**Data provided**
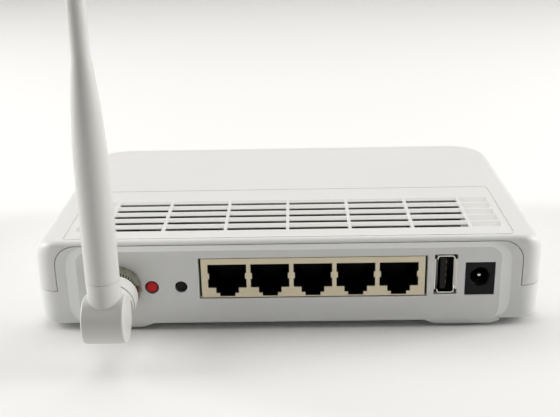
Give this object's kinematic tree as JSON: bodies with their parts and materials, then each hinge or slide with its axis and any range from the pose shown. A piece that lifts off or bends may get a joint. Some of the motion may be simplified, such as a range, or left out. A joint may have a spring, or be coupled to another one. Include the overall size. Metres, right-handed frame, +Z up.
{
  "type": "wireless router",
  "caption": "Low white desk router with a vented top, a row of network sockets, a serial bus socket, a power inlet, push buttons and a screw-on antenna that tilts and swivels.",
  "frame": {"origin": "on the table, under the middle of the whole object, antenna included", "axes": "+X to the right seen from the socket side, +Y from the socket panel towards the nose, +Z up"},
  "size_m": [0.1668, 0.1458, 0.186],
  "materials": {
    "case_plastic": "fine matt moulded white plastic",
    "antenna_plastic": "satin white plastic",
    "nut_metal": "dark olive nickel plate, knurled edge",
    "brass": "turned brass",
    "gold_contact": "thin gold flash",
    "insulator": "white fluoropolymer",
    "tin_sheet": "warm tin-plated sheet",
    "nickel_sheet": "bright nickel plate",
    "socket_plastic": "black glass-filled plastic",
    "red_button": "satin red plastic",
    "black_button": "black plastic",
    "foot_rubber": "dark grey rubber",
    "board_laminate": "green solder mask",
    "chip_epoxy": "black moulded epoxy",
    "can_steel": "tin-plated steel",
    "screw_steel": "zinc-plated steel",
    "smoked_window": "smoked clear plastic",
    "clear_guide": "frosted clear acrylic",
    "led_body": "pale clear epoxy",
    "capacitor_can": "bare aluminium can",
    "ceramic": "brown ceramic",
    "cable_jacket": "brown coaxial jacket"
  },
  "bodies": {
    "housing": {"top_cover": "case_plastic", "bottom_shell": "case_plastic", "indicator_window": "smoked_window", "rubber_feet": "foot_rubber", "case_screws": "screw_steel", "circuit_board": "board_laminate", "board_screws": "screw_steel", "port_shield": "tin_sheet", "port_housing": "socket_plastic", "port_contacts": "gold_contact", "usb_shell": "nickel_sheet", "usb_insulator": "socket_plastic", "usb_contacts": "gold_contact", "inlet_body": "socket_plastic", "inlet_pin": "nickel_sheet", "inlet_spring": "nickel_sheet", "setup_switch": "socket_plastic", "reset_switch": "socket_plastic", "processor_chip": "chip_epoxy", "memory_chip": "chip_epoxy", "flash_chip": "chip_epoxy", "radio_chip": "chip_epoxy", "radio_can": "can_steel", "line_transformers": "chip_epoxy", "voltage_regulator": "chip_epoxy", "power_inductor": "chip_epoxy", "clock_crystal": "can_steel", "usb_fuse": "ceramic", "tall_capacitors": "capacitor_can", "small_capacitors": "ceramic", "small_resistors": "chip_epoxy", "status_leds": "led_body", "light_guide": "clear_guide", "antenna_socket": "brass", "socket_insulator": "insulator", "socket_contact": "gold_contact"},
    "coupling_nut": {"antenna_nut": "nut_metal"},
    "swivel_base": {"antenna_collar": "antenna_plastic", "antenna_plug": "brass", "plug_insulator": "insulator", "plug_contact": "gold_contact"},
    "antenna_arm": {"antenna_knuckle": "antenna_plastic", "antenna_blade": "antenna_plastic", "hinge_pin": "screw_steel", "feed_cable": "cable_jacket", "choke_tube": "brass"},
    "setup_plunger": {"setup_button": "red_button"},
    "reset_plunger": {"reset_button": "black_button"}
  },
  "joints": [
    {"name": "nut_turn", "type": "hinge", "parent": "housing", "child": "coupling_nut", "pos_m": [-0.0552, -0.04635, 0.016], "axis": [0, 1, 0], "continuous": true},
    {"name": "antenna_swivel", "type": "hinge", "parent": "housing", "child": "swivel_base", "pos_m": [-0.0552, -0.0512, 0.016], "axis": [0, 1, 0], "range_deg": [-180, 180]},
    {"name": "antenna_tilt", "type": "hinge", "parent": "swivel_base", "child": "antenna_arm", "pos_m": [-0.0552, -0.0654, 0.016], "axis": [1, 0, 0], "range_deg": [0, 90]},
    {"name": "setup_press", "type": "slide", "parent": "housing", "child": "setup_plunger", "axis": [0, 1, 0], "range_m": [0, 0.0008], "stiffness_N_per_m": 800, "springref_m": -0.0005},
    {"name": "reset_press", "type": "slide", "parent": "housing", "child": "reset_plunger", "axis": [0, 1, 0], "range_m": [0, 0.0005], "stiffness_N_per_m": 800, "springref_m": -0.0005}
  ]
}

**Set exercise**
Repeat the data above exactly.

**Task answer**
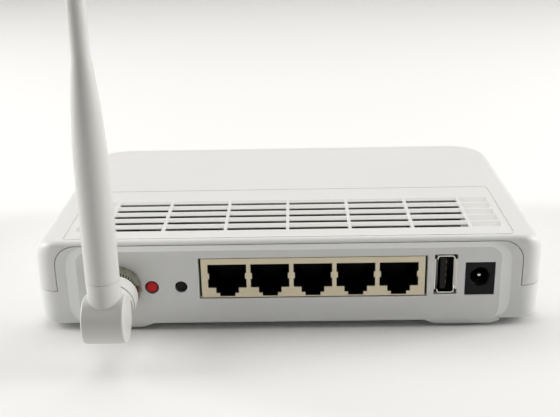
Give this object's kinematic tree as JSON: bodies with their parts and materials, then each hinge or slide with its axis and any range from the pose shown. A piece that lifts off or bends may get a joint. Some of the motion may be simplified, such as a range, or left out. A joint may have a spring, or be coupled to another one. Include the overall size. Metres, right-handed frame, +Z up.
{
  "type": "wireless router",
  "caption": "Low white desk router with a vented top, a row of network sockets, a serial bus socket, a power inlet, push buttons and a screw-on antenna that tilts and swivels.",
  "frame": {"origin": "on the table, under the middle of the whole object, antenna included", "axes": "+X to the right seen from the socket side, +Y from the socket panel towards the nose, +Z up"},
  "size_m": [0.1668, 0.1458, 0.186],
  "materials": {
    "case_plastic": "fine matt moulded white plastic",
    "antenna_plastic": "satin white plastic",
    "nut_metal": "dark olive nickel plate, knurled edge",
    "brass": "turned brass",
    "gold_contact": "thin gold flash",
    "insulator": "white fluoropolymer",
    "tin_sheet": "warm tin-plated sheet",
    "nickel_sheet": "bright nickel plate",
    "socket_plastic": "black glass-filled plastic",
    "red_button": "satin red plastic",
    "black_button": "black plastic",
    "foot_rubber": "dark grey rubber",
    "board_laminate": "green solder mask",
    "chip_epoxy": "black moulded epoxy",
    "can_steel": "tin-plated steel",
    "screw_steel": "zinc-plated steel",
    "smoked_window": "smoked clear plastic",
    "clear_guide": "frosted clear acrylic",
    "led_body": "pale clear epoxy",
    "capacitor_can": "bare aluminium can",
    "ceramic": "brown ceramic",
    "cable_jacket": "brown coaxial jacket"
  },
  "bodies": {
    "housing": {"top_cover": "case_plastic", "bottom_shell": "case_plastic", "indicator_window": "smoked_window", "rubber_feet": "foot_rubber", "case_screws": "screw_steel", "circuit_board": "board_laminate", "board_screws": "screw_steel", "port_shield": "tin_sheet", "port_housing": "socket_plastic", "port_contacts": "gold_contact", "usb_shell": "nickel_sheet", "usb_insulator": "socket_plastic", "usb_contacts": "gold_contact", "inlet_body": "socket_plastic", "inlet_pin": "nickel_sheet", "inlet_spring": "nickel_sheet", "setup_switch": "socket_plastic", "reset_switch": "socket_plastic", "processor_chip": "chip_epoxy", "memory_chip": "chip_epoxy", "flash_chip": "chip_epoxy", "radio_chip": "chip_epoxy", "radio_can": "can_steel", "line_transformers": "chip_epoxy", "voltage_regulator": "chip_epoxy", "power_inductor": "chip_epoxy", "clock_crystal": "can_steel", "usb_fuse": "ceramic", "tall_capacitors": "capacitor_can", "small_capacitors": "ceramic", "small_resistors": "chip_epoxy", "status_leds": "led_body", "light_guide": "clear_guide", "antenna_socket": "brass", "socket_insulator": "insulator", "socket_contact": "gold_contact"},
    "coupling_nut": {"antenna_nut": "nut_metal"},
    "swivel_base": {"antenna_collar": "antenna_plastic", "antenna_plug": "brass", "plug_insulator": "insulator", "plug_contact": "gold_contact"},
    "antenna_arm": {"antenna_knuckle": "antenna_plastic", "antenna_blade": "antenna_plastic", "hinge_pin": "screw_steel", "feed_cable": "cable_jacket", "choke_tube": "brass"},
    "setup_plunger": {"setup_button": "red_button"},
    "reset_plunger": {"reset_button": "black_button"}
  },
  "joints": [
    {"name": "nut_turn", "type": "hinge", "parent": "housing", "child": "coupling_nut", "pos_m": [-0.0552, -0.04635, 0.016], "axis": [0, 1, 0], "continuous": true},
    {"name": "antenna_swivel", "type": "hinge", "parent": "housing", "child": "swivel_base", "pos_m": [-0.0552, -0.0512, 0.016], "axis": [0, 1, 0], "range_deg": [-180, 180]},
    {"name": "antenna_tilt", "type": "hinge", "parent": "swivel_base", "child": "antenna_arm", "pos_m": [-0.0552, -0.0654, 0.016], "axis": [1, 0, 0], "range_deg": [0, 90]},
    {"name": "setup_press", "type": "slide", "parent": "housing", "child": "setup_plunger", "axis": [0, 1, 0], "range_m": [0, 0.0008], "stiffness_N_per_m": 800, "springref_m": -0.0005},
    {"name": "reset_press", "type": "slide", "parent": "housing", "child": "reset_plunger", "axis": [0, 1, 0], "range_m": [0, 0.0005], "stiffness_N_per_m": 800, "springref_m": -0.0005}
  ]
}